### Work to complete
Below are the records. Restate word for word every line from the one that contains "Write the Blender" through the final line, both included.

** start Input data **

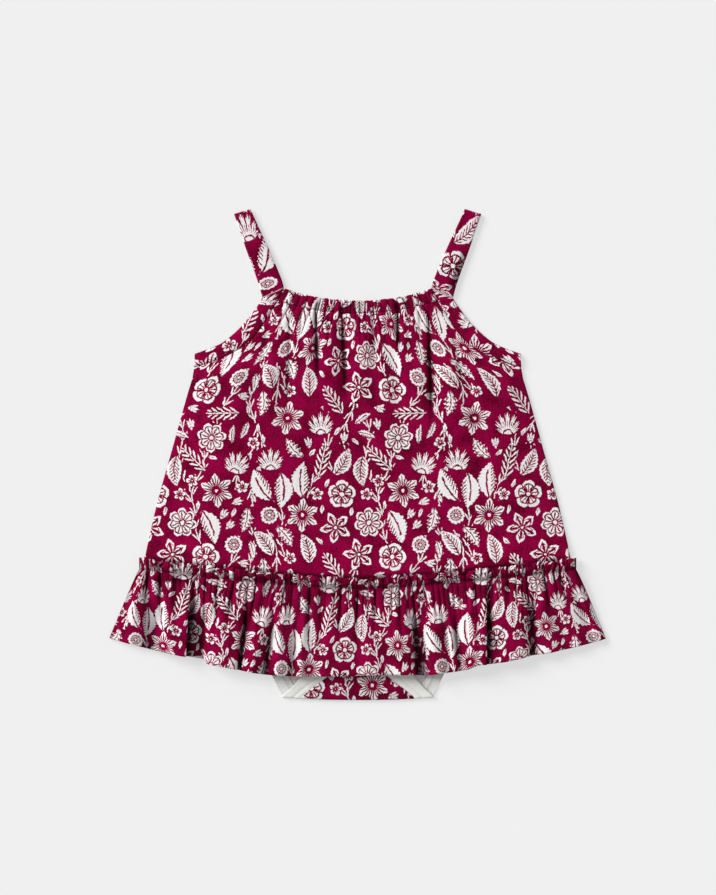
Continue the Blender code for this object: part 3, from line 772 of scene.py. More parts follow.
def make_ruffle_front(fabric):
    columns, head_rows, skirt_rows = 720, 14, 40
    rows = head_rows + skirt_rows
    profile = even_profile(columns)
    lengths = [0.0]
    for before, after in zip(profile, profile[1:]):
        step = math.hypot(after.hem_x - before.hem_x, RISE_SCALE * (after.rise - before.rise))
        lengths.append(lengths[-1] + step)
    middle = min(range(columns + 1), key=lambda n: abs(profile[n].hem_x))
    cut_x = [RUFFLE_GATHER * (length - lengths[middle]) for length in lengths]

    def levels(x, edge_x, down):
        """Underside at the ruffle's middle, blended to its edge at the side seam."""
        lower = mix(7.1, 5.6, smooth_step(0.65, 1.0, down))
        middle_level = mix(7.0, lower, smooth_step(0.0, 0.1, down))
        edge_level = mix(4.2, 1.4, smooth_step(0.0, 0.8, down))
        room = edge_x - suit_half_width(70.0 if down > 0.5 else 100.0)
        return mix(edge_level, middle_level, smooth_step(0.0, room, edge_x - abs(x)))

    def head_share(spot):
        return (spot.head_x / STITCH_ROW.edge_x + 1.0) / 2.0

    def frill(share, up):
        """Heights of the head's wide and fine puckers, whose folds lean to either side."""
        lean = 0.0060 * up * (math.sin(71.0 * share) + math.sin(163.0 * share + 1.3))
        leaning = min(1.0, max(0.0, share + lean))
        return HEAD_PUCKERS.at(leaning, 0.9)[0], FRILL_PUCKERS.at(leaning, 1.1)[0]

    def place(column, row):
        spot = profile[column]
        share = head_share(spot)
        head_x = STITCH_ROW.edge_x * (2.0 * HEAD_PUCKERS.drawn(share) - 1.0)
        tight, length = HEAD_PUCKERS.at(share)
        loose, reach = LONG_PUCKERS.at(share, 0.9)
        side = abs(spot.head_x) / STITCH_ROW.edge_x
        stitched = row_height(STITCH_ROW, HEAD_BOW, side)
        inside = smooth_step(0.0, 5.0, STITCH_ROW.edge_x - abs(spot.head_x))
        if row < head_rows:
            up = 1.0 - row / head_rows
            wide, fine = frill(share, up)
            wander = math.sin(57.0 * share + 0.7) + math.sin(131.0 * share)
            uneven = 1.5 * (wide - 0.55) + 1.1 * (fine - 0.5) + 0.5 * wander
            height = mix(stitched, row_height(FRILL_ROW, HEAD_BOW, side), up)
            height += up * up * uneven * inside
            rolled = math.sin(0.82 * math.pi * up)
            crumple = 0.55 * math.sin(9.0 * up + 97.0 * share)
            crumple += 0.3 * math.sin(15.0 * up - 211.0 * share)
            z = levels(spot.head_x, STITCH_ROW.edge_x, 0.0) + CLOTH
            z += inside * rolled * (1.0 + 2.2 * wide + 1.3 * fine + 0.8 * loose + crumple)
            return point(head_x, height, z)
        down = (row - head_rows) / skirt_rows
        drawn = 1.0 - smooth_step(0.0, 0.5, down)
        x = mix(mix(spot.head_x, head_x, drawn), spot.hem_x, down ** FLARE)
        edge_x = mix(STITCH_ROW.edge_x, HEM_ROW.edge_x, down ** FLARE)
        grown = smooth_step(0.0, 0.55, down)
        near = smooth_step(0.0, 0.06, down)
        gather = 2.4 * tight * near * (1.0 - smooth_step(0.12, 0.12 + 0.38 * length, down))
        gather += 2.4 * loose * near * (1.0 - smooth_step(0.3, 0.3 + 0.6 * reach, down))
        z = levels(x, edge_x, down) + CLOTH + RISE_SCALE * spot.rise * grown + gather * inside
        return point(x, mix(stitched, spot.hem_height, down), z)

    def pattern(column, row):
        if row < head_rows:
            return cut_x[column], 85.0 + 10.5 * (1.0 - row / head_rows)
        return cut_x[column], 85.0 - SKIRT_CUT * (row - head_rows) / skirt_rows

    def shade(column, row):
        # Painted shade: in the frill's valleys, along the ruffle's seam, between the puckers below
        # it and in the recesses under the deepest folds.
        spot = profile[column]
        share = head_share(spot)
        if row < head_rows:
            up = 1.0 - row / head_rows
            wide, fine = frill(share, up)
            seam = 0.3 * (1.0 - smooth_step(0.0, 0.4, up))
            return seam + 0.22 * (1.0 - wide) + 0.46 * (1.0 - fine) ** 2
        tight, _ = HEAD_PUCKERS.at(share)
        down = (row - head_rows) / skirt_rows
        seam = 0.46 * (1.0 - 0.6 * tight) * (1.0 - smooth_step(0.02, 0.16, down))
        recess = 0.42 * smooth_step(2.2, 0.5, spot.rise) * smooth_step(0.2, 0.6, down)
        recess *= smooth_step(4.0, 20.0, HEM_ROW.edge_x - abs(spot.hem_x))
        return seam + recess + 0.2 * (1.0 - tight) * (1.0 - smooth_step(0.1, 0.45, down))

    spots = cloth("ruffle_front_cloth", "ruffle_front", (columns, rows), place, pattern, fabric,
                  shade=shade)
    SEAMS["thread"].append([spots[column, head_rows] for column in range(columns + 1)])


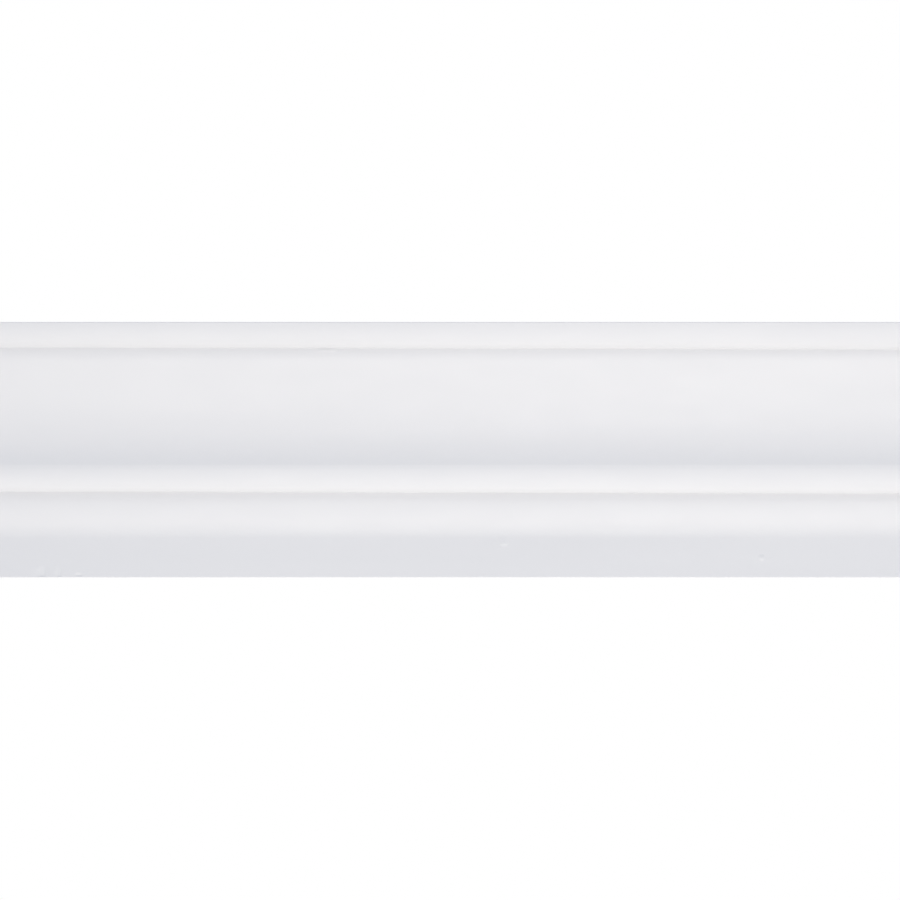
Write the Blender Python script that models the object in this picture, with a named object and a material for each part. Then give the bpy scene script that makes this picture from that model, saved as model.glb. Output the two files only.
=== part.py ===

** end Input data **

### Finished answer
Write the Blender Python script that models the object in this picture, with a named object and a material for each part. Then give the bpy scene script that makes this picture from that model, saved as model.glb. Output the two files only.
=== part.py ===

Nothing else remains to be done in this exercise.